Could Republican primary voters and caucus-goers actually give Trump the nomination? Well, sure. As long as he's winning those contests and accruing the majority of delegates, the party will officially name him the nominee at its summer convention next year. Party insiders have been very good at guiding voters' preferences and pushing undesirable candidates out of the race in previous cycles, and they may well do that next year. But the insiders don't have magical powers or some secret convention strategy to derail a strong Trump showing in the caucuses and primaries. If Trump has a majority of the delegates at the convention, he has the nomination.
But it's also been quite clear that party insiders generally don't like Trump and think his nomination would be a disaster for the GOP. Former New Hampshire party chair Fergus Cullen describes Trump as a "dangerous demagogue." Florida GOP consultant Rick Wilson describes him as a "hangover and then herpes."
"The longer he’s in the race and the longer he is leading, the more his brand damages our party," says Katie Packer Gage, a Republican DC political consultant. The National Review's coverage of Trump has been relentless and brutal. No governors or members of Congress have endorsed him.
So what happens if the rank and file nominates Trump and elites are still convinced that he will destroy the party? Certainly some elites would just jump on the Trump bandwagon, feeling the election of the worst Republican is still better than the election of the best Democrat. After all, a President Trump would still put a bunch of Republicans in the Cabinet and on the courts.
But other elites might bolt the party. To get a sense of what this would look like, it's worth remembering what happened in Colorado in 2010. Republicans there were set to nominate former Rep. Scott McInnis, a pretty mainstream conservative, for governor. However, a plagiarism scandal, followed by a Tea Party insurgency, resulted in McInnis losing the party's primary to Dan Maes, a small-business owner with no political experience and little funding or elite backing. Maes's political views were somewhat outside the mainstream, as he warned that municipal bike-sharing and recycling programs were part of an effort to move the United States under United Nations authority and promote abortion and population control.
Colorado Republican elites quickly went about trying to convince Maes, their own gubernatorial nominee, to drop out of the race. Many of them then endorsed former Rep. Tom Tancredo, a conservative Republican who was running for governor as the nominee of the American Constitution Party. Many mainstream, highly respected moderate Republican leaders abandoned their own party's nominee and urged their fellow Republicans to support the nominee of another party.
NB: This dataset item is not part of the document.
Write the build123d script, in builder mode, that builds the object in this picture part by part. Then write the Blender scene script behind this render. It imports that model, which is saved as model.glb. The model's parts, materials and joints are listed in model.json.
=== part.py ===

Maes refused to bow out, and in the end, the Republican nominee came in third with only 11 percent of the vote, narrowly avoiding the GOP being classified as a minor party under state law. Democrat John Hickenlooper easily defeated the split Republican electorate with 51 percent of the vote. Yes, even if you combine both Republicans' vote shares, the Democrat still wins, but Republicans arguably would have had a good shot at that seat with a more conventional candidate and a united party, particularly in the Republican wave year of 2010.
Could something like this happen nationally next year? Could party elites like John McCain, Lindsey Graham, and the editorial board of the National Review simply refuse to fall in behind Trump and instead form their own temporary party? There's precedent for it, as Azari notes. Those leaders would certainly understand that winning the election under such circumstances would be basically impossible. Nonetheless, they might reason that a Trump presidency would do so much damage to their party and the country that it's worth scuttling the whole effort. They also might reasonably conclude that Trump would lose the general election regardless, so they might as well take a strong stance against it.
This would clearly be a nightmare scenario for Republicans. And it's one they can possibly avoid by forming a united front behind a different candidate. But at least so far, they've failed to do that.